STATED PROBLEM:
Each line from the start of the data below through the one containing "round nursery pot." must be reproduced exactly.

STORED DATA:
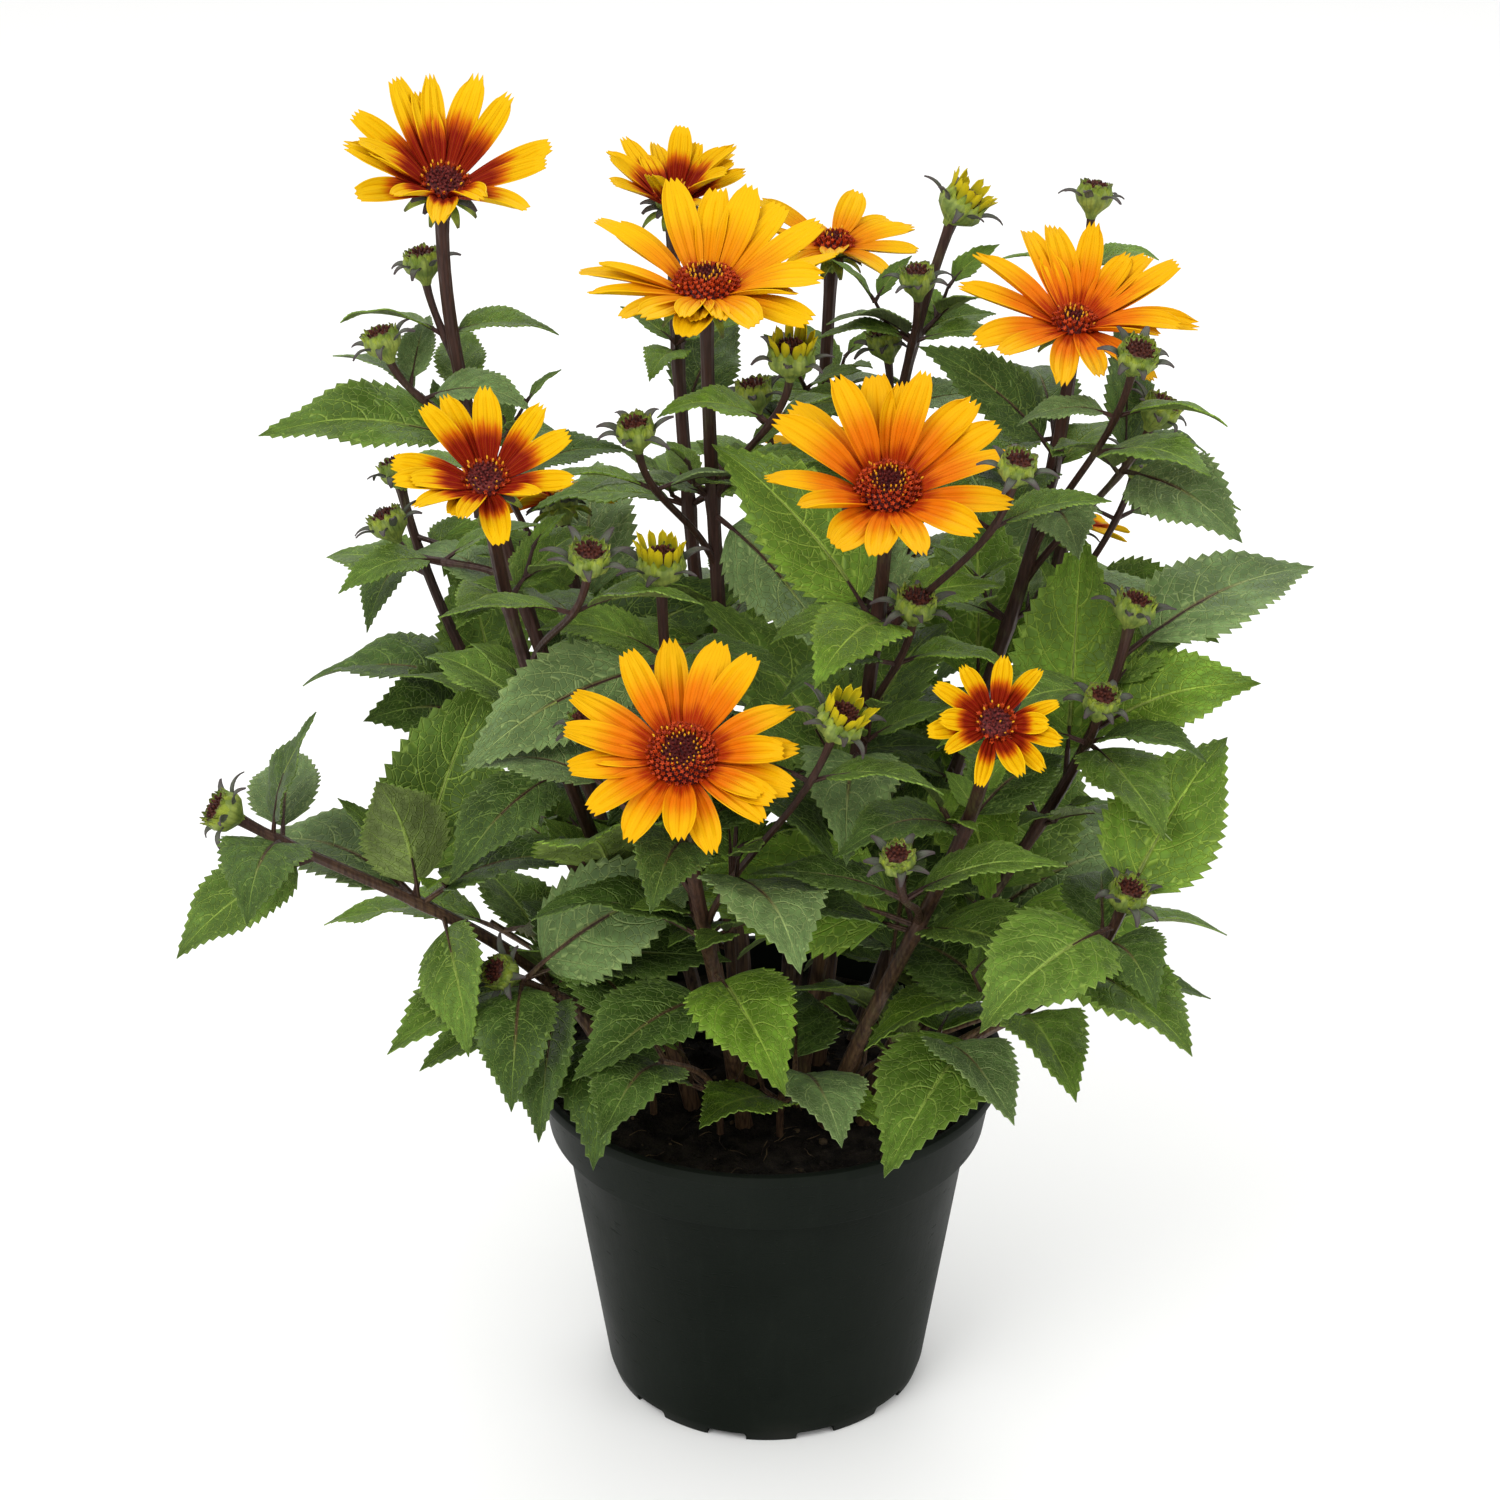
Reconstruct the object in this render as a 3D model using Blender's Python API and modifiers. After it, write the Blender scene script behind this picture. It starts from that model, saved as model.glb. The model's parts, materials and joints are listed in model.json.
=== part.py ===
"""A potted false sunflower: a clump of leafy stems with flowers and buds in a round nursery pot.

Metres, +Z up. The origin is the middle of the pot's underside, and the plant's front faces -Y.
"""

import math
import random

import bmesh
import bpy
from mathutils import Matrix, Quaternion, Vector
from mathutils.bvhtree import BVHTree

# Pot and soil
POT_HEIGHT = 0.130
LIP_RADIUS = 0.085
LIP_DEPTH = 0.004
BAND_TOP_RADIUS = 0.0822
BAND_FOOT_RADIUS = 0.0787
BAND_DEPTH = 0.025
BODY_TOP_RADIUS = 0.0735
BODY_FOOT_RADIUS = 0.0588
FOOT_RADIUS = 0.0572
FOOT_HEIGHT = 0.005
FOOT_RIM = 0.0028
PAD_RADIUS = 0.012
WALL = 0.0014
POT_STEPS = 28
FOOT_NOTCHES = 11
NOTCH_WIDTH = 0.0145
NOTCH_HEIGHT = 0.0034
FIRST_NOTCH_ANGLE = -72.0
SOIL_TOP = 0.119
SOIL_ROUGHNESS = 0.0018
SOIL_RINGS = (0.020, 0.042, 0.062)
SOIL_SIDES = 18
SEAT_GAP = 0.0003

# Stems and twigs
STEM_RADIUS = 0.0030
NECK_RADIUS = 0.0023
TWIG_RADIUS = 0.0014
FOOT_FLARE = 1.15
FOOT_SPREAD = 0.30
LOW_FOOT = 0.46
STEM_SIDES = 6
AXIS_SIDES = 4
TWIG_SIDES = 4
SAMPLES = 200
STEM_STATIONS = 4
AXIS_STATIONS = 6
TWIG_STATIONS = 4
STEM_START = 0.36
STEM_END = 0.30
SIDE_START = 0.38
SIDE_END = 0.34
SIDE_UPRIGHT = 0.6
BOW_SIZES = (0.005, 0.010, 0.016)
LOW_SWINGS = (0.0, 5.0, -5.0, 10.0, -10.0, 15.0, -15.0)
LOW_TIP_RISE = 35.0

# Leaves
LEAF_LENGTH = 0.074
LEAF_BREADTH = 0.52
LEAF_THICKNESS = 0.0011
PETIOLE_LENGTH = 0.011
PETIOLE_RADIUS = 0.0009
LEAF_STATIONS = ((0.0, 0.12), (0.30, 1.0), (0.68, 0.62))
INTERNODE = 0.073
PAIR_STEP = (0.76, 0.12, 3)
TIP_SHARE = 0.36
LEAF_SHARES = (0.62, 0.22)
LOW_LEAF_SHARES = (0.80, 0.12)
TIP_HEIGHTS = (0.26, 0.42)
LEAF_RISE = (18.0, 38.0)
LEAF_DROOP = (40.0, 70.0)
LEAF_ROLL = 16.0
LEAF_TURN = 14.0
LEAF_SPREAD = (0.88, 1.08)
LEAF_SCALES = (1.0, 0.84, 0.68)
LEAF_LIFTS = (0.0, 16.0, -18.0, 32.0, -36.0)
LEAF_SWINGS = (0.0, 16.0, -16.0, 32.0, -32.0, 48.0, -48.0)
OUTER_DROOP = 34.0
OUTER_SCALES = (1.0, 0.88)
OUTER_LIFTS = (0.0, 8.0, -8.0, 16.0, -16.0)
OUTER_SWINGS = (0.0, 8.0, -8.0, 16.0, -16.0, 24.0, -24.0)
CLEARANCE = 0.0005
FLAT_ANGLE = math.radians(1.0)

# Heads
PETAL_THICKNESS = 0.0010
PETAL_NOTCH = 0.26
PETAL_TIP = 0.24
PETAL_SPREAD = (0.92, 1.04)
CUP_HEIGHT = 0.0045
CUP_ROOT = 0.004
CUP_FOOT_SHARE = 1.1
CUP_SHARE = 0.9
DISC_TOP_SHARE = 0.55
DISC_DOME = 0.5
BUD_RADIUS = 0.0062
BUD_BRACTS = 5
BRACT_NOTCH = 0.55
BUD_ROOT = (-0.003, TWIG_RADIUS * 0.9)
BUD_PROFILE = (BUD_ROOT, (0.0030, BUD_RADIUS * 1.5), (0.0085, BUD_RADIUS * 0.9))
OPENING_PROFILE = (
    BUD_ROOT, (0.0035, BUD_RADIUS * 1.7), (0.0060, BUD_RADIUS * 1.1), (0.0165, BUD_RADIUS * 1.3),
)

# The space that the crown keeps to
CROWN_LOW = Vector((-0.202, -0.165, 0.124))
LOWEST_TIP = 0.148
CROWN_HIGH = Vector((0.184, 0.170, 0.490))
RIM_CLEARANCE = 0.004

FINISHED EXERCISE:
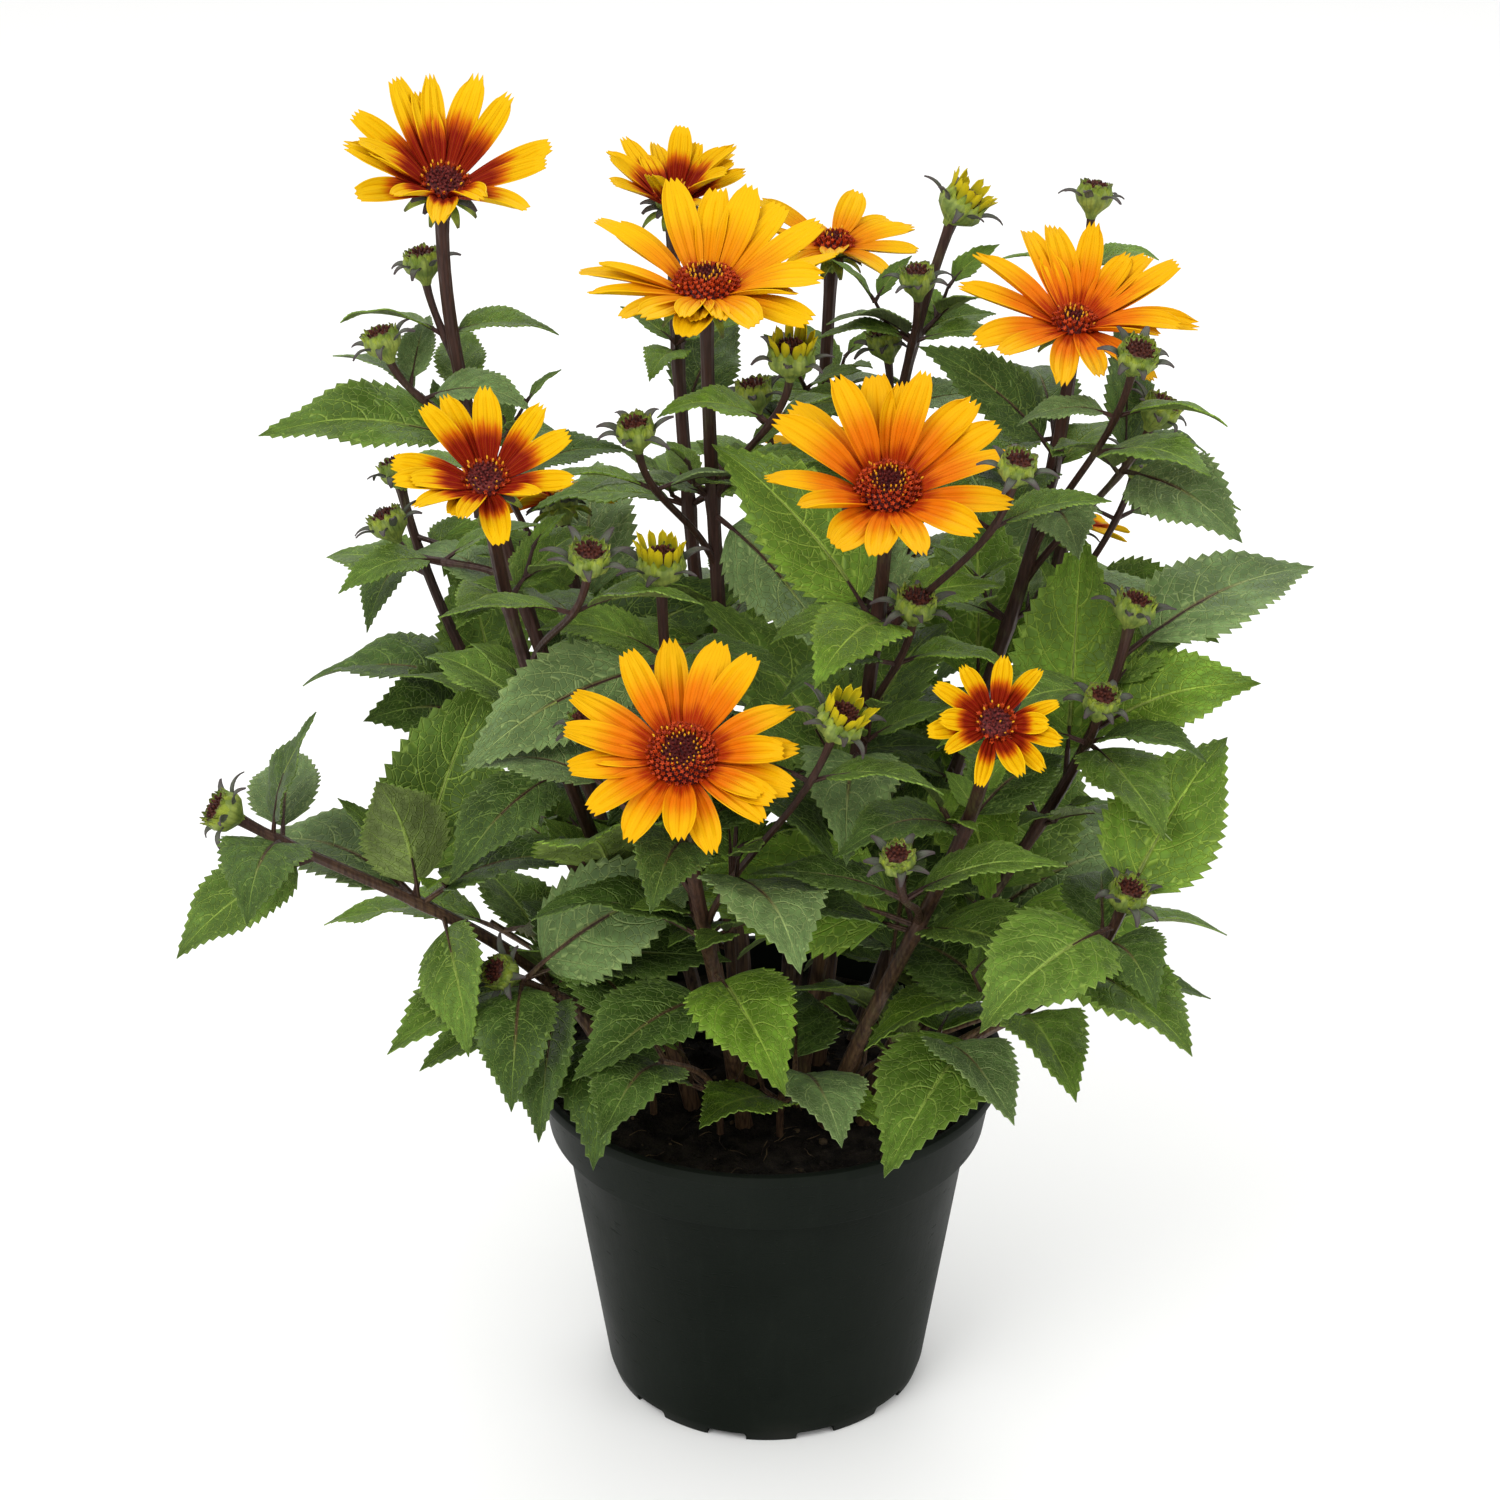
Reconstruct the object in this render as a 3D model using Blender's Python API and modifiers. After it, write the Blender scene script behind this picture. It starts from that model, saved as model.glb. The model's parts, materials and joints are listed in model.json.
=== part.py ===
"""A potted false sunflower: a clump of leafy stems with flowers and buds in a round nursery pot.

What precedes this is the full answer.